The worst SNAFU I saw was when our customer (a very big mining firm) wrote their own description of the interface to our software and consulted neither the software documentation or ourselves and gave it to another contractor to build a big downstream system. A year or so later our system did something that is completely acceptable but wasn't in their specification and they tried to raise a defect notice against us. It took a couple of years of to-ing and fro-ing before they called a formal fault resolution meeting and the existence of the unsupported interface specification came to light.

Raven667

@Steveg58 @inthehands

> "It took a couple of years of to-ing and fro-ing before they called a formal fault resolution meeting and the existence of the unsupported interface specification came to light."

_Years?_ ... UuuuughhhaaaaAAAAARRRRGG!!!....<screaming continues silently>

@raven667 @inthehands
The downstream contractor was raising the faults. The policy of Big Mining Company was that subcontractors should never be allowed to talk to each other and preferably never even know of each others existence.
The behaviour in question was our system responding to an error condition and that did not happen frequently.
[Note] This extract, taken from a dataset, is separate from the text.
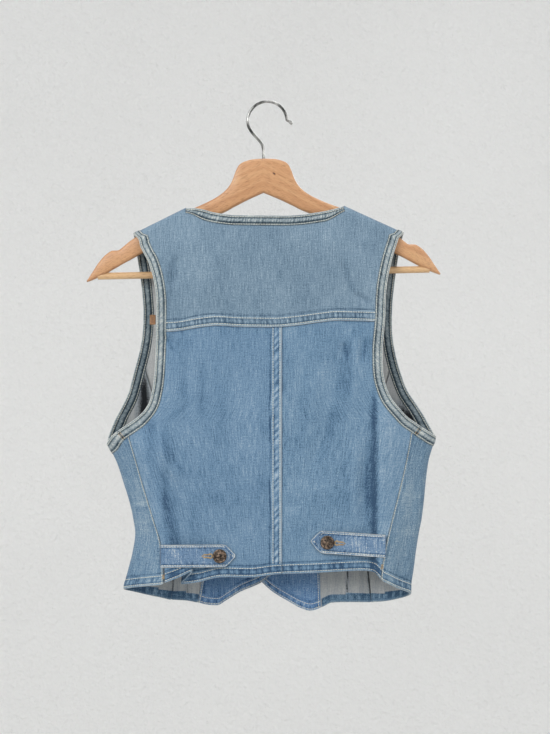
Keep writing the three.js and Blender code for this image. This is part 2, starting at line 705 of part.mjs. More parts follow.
function frontSurface(half) {
  const { low, corner, top, edgeLow, neckX } = frontFrame(half);
  const seamX = (z) => read(PRINCESS_SEAM, "z", z, key(half)) - SEAM_GAP / 2;
  const outerX = (z) => half * (z < corner ? seamX(z) : armholeX(half, FRONT, z));
  const innerX = (z) => half * read(FRONT_EDGE, "z", z, key(half));
  const hem = (u, axis) => read(FRONT_HEM, "u", u, `${axis}${half === LEFT ? "Left" : "Right"}`);
  return (u, v) => {
    const zOuter = mix(low, top, v);
    const zInner = mix(edgeLow, ridge(neckX), v);
    const shape = (1 - clamp01(v / 0.3)) ** 2;
    const hemShift = half * hem(u, "x") - mix(innerX(edgeLow), outerX(low), u);
    const x = mix(innerX(zInner), outerX(zOuter), u) + shape * hemShift;
    const level = mix(zInner, zOuter, u) + shape * (hem(u, "z") - mix(edgeLow, low, u));
    const underRidge = ridge(x) - (1 - v) * (top - low);
    return skin(FRONT, x, mix(level, underRidge, ease((v - 0.85) / 0.1)), half * OVERLAP_SHIFT);
  };
}

const FACING_END = { [LEFT]: 0.65, [RIGHT]: 0.57 };

function front(half) {
  const rows = frontRows(half);
  const hem = (u, v) => v < rows[1] + 0.001 && u > FACING_END[half] + 0.01;
  return wall(frontSurface(half), FRONT_COLUMNS, rows, half === LEFT ? 1 : -1, () => HALF,
    (u, v) => HALF + (hem(u, v) ? HEM_RISE : 0));
}

function facing(half) {
  const us = FRONT_COLUMNS.filter((u) => u <= FACING_END[half] + 1e-6);
  const near = HALF + FACING_GAP;
  return wall(frontSurface(half), us, frontRows(half), half === LEFT ? 1 : -1, () => -near, () => near + CLOTH);
}

// Armhole and neck bindings
const BAND_SHARES = [1, 2 / 3, 1 / 3, 0]; // lines across the band, from its inner edge

function armholeBand(half) {
  const lines = BAND_SHARES.map((share) => armholeInside(half, BAND_EDGE + share * BAND_WIDTH));
  const place = ({ q, z, x }) => {
    const small = 0.4;
    const alongQ = wrap(half, q + small, z).sub(wrap(half, q - small, z));
    const alongZ = wrap(half, q, Math.min(z + small, ridge(half * x))).sub(wrap(half, q, z - small));
    return { at: wrap(half, q, z), out: alongQ.cross(alongZ).normalize().multiplyScalar(half) };
  };
  return binding(lines[0].map((_, i) => lines.map((line) => place(line[i]))));
}

function neckBand() {
  const STATIONS = 22;
  const MARGIN = 5;
  const outAt = (x, z) => {
    const small = 0.4;
    const across = skin(BACK, x + small, z).sub(skin(BACK, x - small, z));
    const up = skin(BACK, x, z + small).sub(skin(BACK, x, z - small));
    return across.cross(up).normalize();
  };
  return binding(Array.from({ length: STATIONS + 1 }, (_, i) => {
    const x = mix(NECK_LEFT + MARGIN, NECK_RIGHT - MARGIN, i / STATIONS);
    const edgeZ = read(NECK, "x", x, "z") - BAND_EDGE;
    const slope = (read(NECK, "x", x + 2, "z") - read(NECK, "x", x - 2, "z")) / 4;
    const length = Math.hypot(1, slope);
    return BAND_SHARES.map((share) => {
      const reach = BAND_WIDTH * share;
      const px = x + (slope / length) * reach;
      const pz = edgeZ - reach / length;
      return { at: skin(BACK, px, pz), out: outAt(px, pz) };
    });
  }));
}

// Waist tabs, drawn taut over the back from the side seam to their button
const TAB_ROWS = [0, 0.14, 0.3, 0.46, 0.62, 0.78, 0.865, 0.93, 1];

function tabLine(half) {
  const tab = TABS[half];
  const clear = HALF + 0.8 + HALF * 2;
  const at = (share) => tab.root - half * share * TAB_LENGTH;
  const proud = TAB_ROWS.map((share) => {
    const levels = [-1, -0.5, 0, 0.5, 1].map((k) => tab.z + k * TAB_HALF_WIDTH);
    return Math.min(...levels.map((z) => skin(BACK, at(share), z).y)) - clear;
  });
  // the cloth spans hollows: each station lies on the straight line between its proudest neighbours
  const taut = TAB_ROWS.map((share, i) => {
    let y = proud[i];
    for (let a = 0; a < i; a += 1) {
      for (let b = i + 1; b < TAB_ROWS.length; b += 1) {
        const t = (share - TAB_ROWS[a]) / (TAB_ROWS[b] - TAB_ROWS[a]);
        y = Math.min(y, mix(proud[a], proud[b], t));
      }
    }
    return { share, y };
  });
  return { at, y: (share) => read(taut, "share", share, "y") };
}

function waistTab(half) {
  const tab = TABS[half];
  const line = tabLine(half);
  const surface = (u, v) => {
    const toTip = (1 - u) * TAB_LENGTH;
    const halfWidth = TAB_HALF_WIDTH * Math.min(1, 0.12 + toTip / TAB_POINT);
    const x = line.at(u);
    return new THREE.Vector3(x, line.y(u), tab.z + tab.slope * (x - tab.root) + mix(-halfWidth, halfWidth, v));
  };
  const geometry = wall(surface, TAB_ROWS, [0, 0.5, 1], half === LEFT ? 1 : -1, () => HALF * 2, () => HALF * 2);
  return subtract(geometry, eye(tab.button, tab.z + tab.slope * (tab.button - tab.root)));
}

// Metal shank button: a domed head on a shank, facing along Y
function button(x, z, seatY, headY, facingSide) {
  const HEAD = 3.2;
  const profile = [
    [0, seatY],
    [SHANK_RADIUS, seatY],
    [SHANK_RADIUS, headY],
    [BUTTON_RADIUS - 0.8, headY],
    [BUTTON_RADIUS, headY + facingSide * 0.9],
    [BUTTON_RADIUS - 0.9, headY + facingSide * 2.2],
    [BUTTON_RADIUS * 0.55, headY + facingSide * HEAD],
    [0, headY + facingSide * (HEAD - 0.4)],
  ].map(([r, y]) => new THREE.Vector2(r, y));
  const lathe = new THREE.LatheGeometry(profile, 16);
  lathe.deleteAttribute("normal");
  lathe.deleteAttribute("uv");
  const merged = mergeVertices(lathe, 1e-4);
  const position = merged.attributes.position;
  const pointAt = (i) => new THREE.Vector3().fromBufferAttribute(position, i);
  const points = Array.from({ length: position.count }, (_, i) => pointAt(i));
  const faces = [];
  for (let i = 0; i < merged.index.count; i += 3) {
    const [a, b, c] = [0, 1, 2].map((k) => merged.index.getX(i + k));
    if (a !== b && b !== c && a !== c) faces.push([a, b, c]);
  }
  return solid(points, faces).translate(x, 0, z);
}

function tabButton(half) {
  const tab = TABS[half];
  const line = tabLine(half);
  const share = Math.abs(tab.button - tab.root) / TAB_LENGTH;
  const z = tab.z + tab.slope * (tab.button - tab.root);
  const around = [0, 1, 2, 3].map((k) => (k * Math.PI) / 2);
  const panel = Math.min(...around.map((a) => skin(BACK, tab.button + 3 * Math.cos(a), z + 3 * Math.sin(a)).y));
  const reach = (BUTTON_RADIUS + 1) / TAB_LENGTH;
  const proudest = Math.min(...[-1, -0.5, 0, 0.5, 1].map((k) => line.y(clamp01(share + k * reach))));
  return button(tab.button, z, panel - HALF - 0.7, proudest - HALF * 2 - 0.5, BACK);
}

function frontButton(index) {
  const z = FRONT_BUTTON_TOP - index * FRONT_BUTTON_PITCH;
  const under = skin(FRONT, CENTRE_FRONT, z, -OVERLAP_SHIFT).y + HALF;
  const over = skin(FRONT, CENTRE_FRONT, z, OVERLAP_SHIFT).y + HALF;
  return button(CENTRE_FRONT, z, under + 0.4, over + 0.6, FRONT);
}

// Small folded label at the left end of the yoke seam
function label() {
  const WIDTH = 6.5;
  const HEIGHT = 11;
  const TOP = -256;
  const edge = -armholeX(LEFT, BACK, TOP - HEIGHT / 2) - BAND_EDGE - BAND_GAP;
  const surface = (u, v) => {
    const z = mix(TOP - HEIGHT, TOP, v);
    const x = edge - (1 - u) * WIDTH;
    return new THREE.Vector3(x, skin(BACK, edge, z).y + (1 - u) * 1.5, z);
  };
  return wall(surface, [0, 0.5, 1], [0, 0.5, 1], 1, () => 0.8, () => 0.8);
}

// Hanger: outline of the arms by distance from the middle
const ARMS = table(["d", "top", "low"], [
  [0, -67, -108.4],
  [12, -67.5, -113.5],
  [24, -70.5, -119],
  [29, -73.5, -121.5],
  [33, -80, -123.5],
  [37, -91, -125.5],
  [41, -98.5, -127.8],
  [47, -105.3, -130.7],
  [55, -111.3, -134],
  [64, -116.2, -138],
  [78, -122.4, -144],
  [97, -129.7, -152.5],
  [114, -137.7, -161.5],
  [131, -145.7, -170],
  [148, -154.1, -178.5],
  [162, -163, -186],
  [170, -169.5, -190],
  [176, -173.4, -193.4],
  [182, -173.4, -196.6],
  [190, -177.6, -201],
  [199, -187, -205.4],
  [207, -199, -208.6],
  [212, -207, -210.3],
  [213.6, -209.4, -210.6],
]);

function armSection(row, side) {
  const x = HANGER_X + side * row.d;
  const lean = TILT * side * row.d;
  const top = row.top + lean;
  const low = row.low + lean;
  const corner = Math.min(ARM_ROUND, (top - low) / 3);
  const flat = ARM_HALF - corner;
  const y = bow(x);
  return [
    [-ARM_HALF, low + corner],
    [-ARM_HALF, top - corner],
    [-flat, top],
    [flat, top],
    [ARM_HALF, top - corner],
    [ARM_HALF, low + corner],
    [flat, low],
    [-flat, low],
  ].map(([dy, z]) => new THREE.Vector3(x, y + dy, z));
}

const hookPath = () => {
  const centreZ = WIRE_RADIUS - HOOK_RADIUS;
  const arc = [];
  for (let degrees = 8; degrees <= 192; degrees += 8) {
    const a = THREE.MathUtils.degToRad(degrees);
    arc.push([HOOK_X + HOOK_RADIUS * Math.cos(a), centreZ + HOOK_RADIUS * Math.sin(a)]);
  }
  const tip = [[31.5, -25.5], [28.5, -22.5]];
  const neck = [[-19.2, -32], [-14.5, -38.5], [-9, -44.5], [-5, -49.5]];
  const stem = [-56, -70, -92].map((z) => [HANGER_X, z]);
  return [...tip, ...arc, ...neck, ...stem];
};

function hook() {
  const path = hookPath();
  const sides = 8;
  return loft(path.map(([x, z], i) => {
    const [ax, az] = path[Math.max(0, i - 1)];
    const [bx, bz] = path[Math.min(path.length - 1, i + 1)];
    const length = Math.hypot(bx - ax, bz - az);
    const radius = i < 2 ? WIRE_RADIUS * 1.25 : WIRE_RADIUS;
    return Array.from({ length: sides }, (_, k) => {
      const angle = (k * 2 * Math.PI) / sides;
      const across = (radius * Math.cos(angle)) / length;
      return new THREE.Vector3(x - across * (bz - az), radius * Math.sin(angle), z + across * (bx - ax));
    });
  }));
}

const barShape = (radius, half) =>
  new THREE.CylinderGeometry(radius, radius, half * 2, 12)
    .rotateZ(Math.PI / 2)
    .rotateY(-Math.atan(TILT))
    .translate(HANGER_X, bow(HANGER_X + 195), BAR_Z);

function hangerWood() {
  const left = ARMS.slice(1).reverse().map((row) => armSection(row, -1));
  const right = ARMS.map((row) => armSection(row, 1));
  const stemHole = new THREE.CylinderGeometry(WIRE_RADIUS + 0.3, WIRE_RADIUS + 0.3, 60, 12)
    .rotateX(Math.PI / 2)
    .translate(HANGER_X, 0, -92.4 + 30);
  return subtract(loft([...left, ...right]), stemHole, barShape(BAR_RADIUS + 0.3, BAR_HALF + 0.4));
}

// Assembly
const vest = new THREE.Group();
vest.name = "denim_vest_on_hanger";

function add(name, geometry, finish) {
  const mesh = new THREE.Mesh(geometry, new THREE.MeshStandardMaterial(COLOURS[finish]));
  mesh.name = name;
  vest.add(mesh);
}

add("back_yoke", yoke(), "denim");
for (const half of [LEFT, RIGHT]) {
  const side = key(half);
  add(`back_panel_${side}`, backPanel(half), "denim");
  add(`side_panel_${side}`, sidePanel(half), "denim");
  add(`armhole_band_${side}`, armholeBand(half), "binding");
  add(`waist_tab_${side}`, waistTab(half), "denim");
  add(`tab_button_${side}`, tabButton(half), "brass");
}
const shankHoles = Array.from({ length: FRONT_BUTTONS }, (_, i) =>
  eye(CENTRE_FRONT, FRONT_BUTTON_TOP - i * FRONT_BUTTON_PITCH));
add("front_left", front(LEFT), "denim");
add("front_right", subtract(front(RIGHT), ...shankHoles), "denim");
add("facing_left", facing(LEFT), "facing");
add("facing_right", subtract(facing(RIGHT), ...shankHoles), "facing");
for (let i = 0; i < FRONT_BUTTONS; i += 1) add(`front_button_${i + 1}`, frontButton(i), "brass");
add("neck_band", neckBand(), "binding");
add("armhole_label", label(), "leather");
add("hanger_wood", hangerWood(), "wood");
add("hanger_bar", barShape(BAR_RADIUS, BAR_HALF), "bar");
add("hanger_hook", hook(), "chrome");

export default vest;
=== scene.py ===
"""A washed denim vest on a wooden coat hanger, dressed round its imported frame.

Lengths in the tables and shapes are millimetres in the frame of the part: the hook's inner top is the
origin, +X is to the wearer's right, the back faces -Y and +Z is up. A mesh is made in metres.
"""

import math

import bpy
import numpy as np
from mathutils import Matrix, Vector


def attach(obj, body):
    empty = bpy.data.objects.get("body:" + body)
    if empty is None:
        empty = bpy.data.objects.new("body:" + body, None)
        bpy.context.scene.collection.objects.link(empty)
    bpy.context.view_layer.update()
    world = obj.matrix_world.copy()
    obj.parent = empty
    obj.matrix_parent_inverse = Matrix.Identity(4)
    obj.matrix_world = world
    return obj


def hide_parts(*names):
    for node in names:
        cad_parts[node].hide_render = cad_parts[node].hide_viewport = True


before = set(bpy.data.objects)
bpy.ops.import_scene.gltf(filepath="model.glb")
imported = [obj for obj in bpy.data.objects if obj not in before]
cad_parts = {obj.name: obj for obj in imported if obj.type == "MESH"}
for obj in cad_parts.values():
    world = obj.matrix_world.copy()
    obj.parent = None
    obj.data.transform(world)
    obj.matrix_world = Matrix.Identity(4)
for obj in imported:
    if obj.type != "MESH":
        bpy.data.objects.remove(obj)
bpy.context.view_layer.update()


# Hook
# Steel wire of 3.5 mm, bent cold to a hook round a 44 mm former and chromed. Its tip is upset to a
# bead, and its stem is pressed into the top of the wooden arms.
MM = 0.001
WIRE_RADIUS = 1.75
HOOK_RADIUS = 23.6
HOOK_X = 1.5
HANGER_X = -3.0
TIP = [(31.8, -25.9), (30.2, -24.2), (28.4, -22.3)]
NECK_OF_HOOK = [(-19.2, -32.0), (-14.5, -38.5), (-9.0, -44.5), (-5.0, -49.8), (-3.2, -56.0)]
STEM = [(HANGER_X, -62.0), (HANGER_X, -74.0), (HANGER_X, -90.0)]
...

We repeatedly told them it was expected behaviour but the other subcontractor wanted a lot of money to re-write sections of their system. We tried to put mitigation in place but without knowing why it was a problem we were a bit hamstrung.

@Steveg58 @raven667 Rigid specifications, blocked communication, and CYA-first thinking all go hand in hand. It’s a tough hole for an org to crawl out of.

At best, a spec is a tool of communication, a light to shine misunderstandings and hidden assumptions into sharp relief. At worst, it’s a legal prop.